Yours sincerely Colin Fox National Spokesman Scottish Socialist Party

Tuesday 27 January 2009

Socialists Meet Trades Union Leaders Amid Worsening Economic Crisis

Scottish Socialist Party national spokesman Colin Fox will travel to London today [Sat 10th] to discuss the worsening economic and political crisis with trades union leaders.

The Former Lothian's MSP will join the Rail, Maritime and Transport union RMT, the Fire Brigades Union, the Civil Service union PCS and public sector unions at a special conference called to respond to what they see as failed government policy.

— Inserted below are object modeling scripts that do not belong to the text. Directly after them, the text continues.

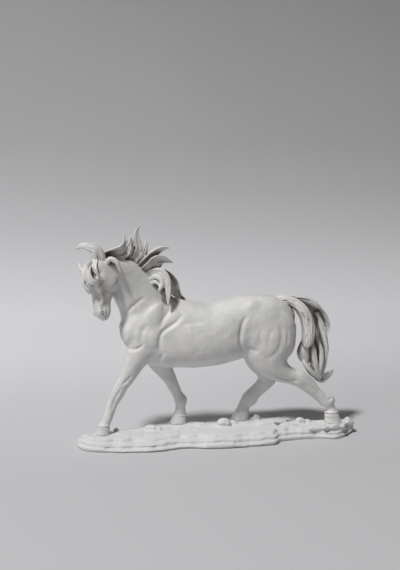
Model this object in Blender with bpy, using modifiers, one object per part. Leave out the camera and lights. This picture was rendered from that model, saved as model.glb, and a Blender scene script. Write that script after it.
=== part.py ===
"""Cast horse figurine on its rocky ground: two solids, `horse` and `base`, in metres, +Z up.

The horse faces -X, its near side faces -Y, and the origin lies on the flat underside.
The figure is modelled in points, of which there are 140 from sole to withers, so that its pose and
carving scale with its height. The ground's own sizes are given in metres.
"""

import math

import bmesh
import bpy
import numpy as np
from mathutils import Matrix, Vector, noise

WITHERS_HEIGHT = 0.140
BASE_THICKNESS = 0.012
TOUCH_GAP = 0.0003

POINTS_TO_WITHERS = 140.0
POINT = WITHERS_HEIGHT / POINTS_TO_WITHERS

FORM_VOXEL = 1.0
DETAIL_VOXEL = 0.85
HORSE_TRIANGLES = 7600
BASE_TRIANGLES = 2000

# Trunk, from the breast to the buttock: x, top, bottom, half width, narrowing above, squareness.
TRUNK = (
    (-98.0, 119.0, 95.0, 11.0, 0.00, 2.0),
    (-92.0, 129.0, 86.0, 17.5, 0.00, 2.1),
    (-82.0, 136.0, 77.5, 20.5, 0.05, 2.2),
    (-68.0, 141.0, 70.0, 22.0, 0.20, 2.2),
    (-52.0, 142.0, 66.5, 23.0, 0.28, 2.2),
    (-36.0, 139.5, 65.5, 25.0, 0.20, 2.2),
    (-20.0, 135.5, 65.0, 27.0, 0.10, 2.2),
    (-4.0, 134.0, 66.5, 28.0, 0.06, 2.2),
    (12.0, 137.0, 70.0, 28.0, 0.03, 2.2),
    (26.0, 140.5, 73.5, 26.5, 0.00, 2.2),
    (40.0, 142.5, 78.0, 25.5, -0.05, 2.2),
    (53.0, 142.5, 82.0, 26.5, -0.05, 2.2),
    (65.0, 140.0, 85.0, 25.0, 0.00, 2.1),
    (74.0, 134.0, 87.0, 19.5, 0.00, 2.0),
    (80.0, 122.0, 92.0, 12.0, 0.00, 2.0),
)

# Neck, from the chest to the poll: x, y, z, half width, half depth.
NECK = (
    (-66.0, 0.0, 116.0, 17.0, 31.0),
    (-73.0, 0.0, 128.0, 15.5, 30.0),
    (-80.5, -1.5, 142.0, 13.5, 26.5),
    (-88.5, -3.5, 153.5, 12.0, 24.0),
    (-96.5, -6.0, 163.5, 11.0, 21.0),
    (-104.0, -9.0, 172.0, 10.5, 17.0),
    (-111.0, -11.5, 178.0, 10.0, 12.0),
)

# Legs, from inside the trunk to the coronet: x, y, z, half width, half depth.
NEAR_FORE = (
    (-74.0, -11.0, 104.0, 12.5, 23.0),
    (-79.0, -12.0, 92.0, 11.5, 18.5),
    (-85.0, -13.0, 82.0, 9.8, 13.2),
    (-89.5, -13.3, 73.5, 8.6, 10.6),
    (-93.3, -13.4, 65.5, 7.4, 9.0),
    (-97.5, -13.5, 58.0, 6.3, 7.6),
    (-102.0, -13.5, 52.0, 6.0, 7.1),
    (-105.2, -13.5, 46.0, 6.3, 6.9),
    (-108.5, -13.5, 39.5, 5.6, 6.5),
    (-111.5, -13.6, 33.7, 4.7, 5.9),
    (-114.2, -13.7, 27.5, 4.2, 5.3),
    (-116.2, -13.8, 21.0, 4.2, 5.0),
    (-117.8, -13.9, 16.5, 4.9, 5.0),
    (-119.5, -14.0, 12.5, 4.6, 4.8),
    (-121.5, -14.0, 8.5, 5.4, 5.8),
)
FAR_FORE = (
    (-70.0, 11.0, 98.0, 12.0, 20.0),
    (-65.0, 12.0, 84.0, 11.0, 17.0),
    (-58.0, 12.0, 67.5, 9.0, 12.3),
    (-51.8, 12.0, 56.0, 7.0, 8.6),
    (-48.2, 11.8, 50.0, 6.2, 7.1),
    (-46.0, 11.6, 45.0, 6.2, 6.6),
    (-43.0, 11.5, 38.5, 5.3, 6.0),
    (-39.8, 11.4, 31.5, 4.6, 5.7),
    (-36.2, 11.3, 25.0, 5.4, 7.2),
    (-36.9, 11.2, 18.5, 4.8, 5.3),
    (-37.0, 11.1, 13.0, 5.2, 5.9),
    (-37.6, 11.0, 8.5, 6.2, 6.8),
)
NEAR_HIND = (
    (57.0, -12.0, 112.0, 14.5, 29.5),
    (56.5, -13.0, 100.0, 15.5, 30.0),
    (56.5, -14.0, 84.0, 14.0, 27.0),
    (60.0, -14.0, 71.0, 12.0, 20.5),
    (66.0, -14.0, 62.7, 10.0, 14.5),
    (73.5, -14.0, 57.3, 8.0, 10.8),
    (82.5, -14.0, 53.3, 6.6, 8.8),
    (92.5, -14.0, 49.5, 6.6, 9.6),
    (101.0, -14.0, 42.5, 5.8, 8.4),
    (110.0, -14.0, 33.8, 5.0, 6.4),
    (117.5, -14.0, 27.0, 5.2, 6.6),
    (124.0, -14.0, 22.5, 6.3, 7.8),
    (126.3, -14.0, 16.0, 5.2, 5.8),
    (128.0, -14.0, 10.0, 6.8, 7.2),
)
FAR_HIND = (
    (56.0, 12.0, 112.0, 14.5, 28.0),
    (54.0, 13.0, 98.0, 15.0, 27.0),
    (52.5, 13.5, 80.0, 13.0, 22.0),
    (54.0, 13.5, 66.0, 10.5, 16.0),
    (59.0, 13.0, 57.0, 8.0, 12.6),
    (63.0, 13.0, 49.0, 6.8, 11.4),
    (58.0, 12.8, 40.0, 5.8, 9.0),
    (52.0, 12.6, 34.2, 5.2, 7.8),
    (46.5, 12.5, 29.3, 5.2, 7.8),
    (41.0, 12.5, 22.5, 6.0, 8.6),
    (36.0, 12.4, 16.3, 5.2, 6.6),
    (33.4, 12.3, 9.5, 6.6, 7.4),
)

# Hooves: coronet x, y, z, half width, half depth, then the sole's x, y, half width, half depth.
HOOVES = (
    (-121.8, -14.0, 9.6, 5.9, 6.2, -123.0, -14.0, 7.0, 7.2),
    (-37.5, 11.0, 8.6, 6.2, 6.9, -39.5, 11.0, 7.6, 9.3),
    (128.0, -14.0, 10.8, 6.8, 7.3, 130.0, -14.0, 8.2, 9.0),
    (33.0, 12.3, 9.4, 6.6, 7.6, 30.6, 12.3, 7.8, 9.7),
)

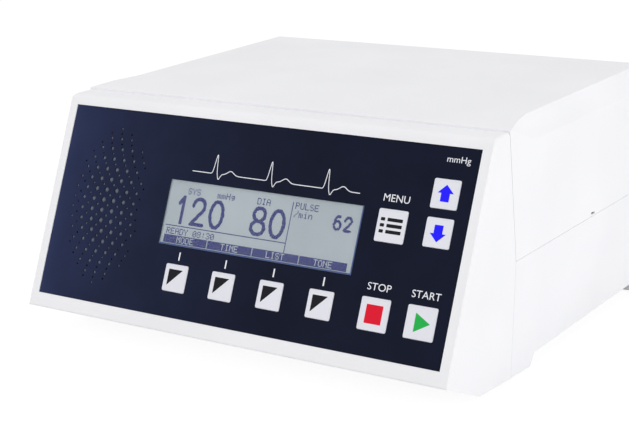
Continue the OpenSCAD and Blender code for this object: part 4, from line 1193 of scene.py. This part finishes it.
@dataclass
class Keypad:
    """The nine keys: pillow-edged caps with a flange and a stem, and the signs printed on them."""

    panel: Panel
    small: float = 16.0
    large: float = 18.0
    soft_x: float = 99.2
    soft_pitch: float = 33.1
    row_y: float = 94.2
    column_x: float = 233.0
    arrow_x: float = 261.5
    menu_y: float = 46.2
    arrow_pitch: float = 20.8
    proud: float = 0.35
    corner: float = 1.0
    corner_fall: float = 0.6
    corner_least: float = 0.3
    edge: float = 0.45
    field_inset: float = 1.0
    field_slope: float = 0.25
    field_drop: float = 0.06
    flange: float = 1.1
    flange_under: float = -2.6
    flange_thick: float = 0.8
    stem_under: float = -3.9
    stem_d: float = 4.0
    ink_under: float = 0.01
    ink_over: float = 0.03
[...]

Colin Fox believes the worsening economic conditions are putting millions of workers living standards at risk.
‘‘Jobs are being lost by the thousand every day. Millions of working families are facing 2009 fearful of what it may bring. Labour’s recession sees the country facing the worst economic crisis in living memory.
We and the trade union movement need to ensure that working people are not made to pay for an economic and political crisis they played no part in creating. Gordon Brown and Alastair Darling are responsible for this crisis. They have made it clear that they are prepared to bail out the banks, to the tune of £500bn, but they will not act to save jobs in finance, retail, construction or the public sector.
It is equally clear that a major conflict between the Labour government and the unions is in the offing. I very much welcome the opportunity to meet with those trades union leaders determined to defend the living standards of working people against the developing economic and political disaster.’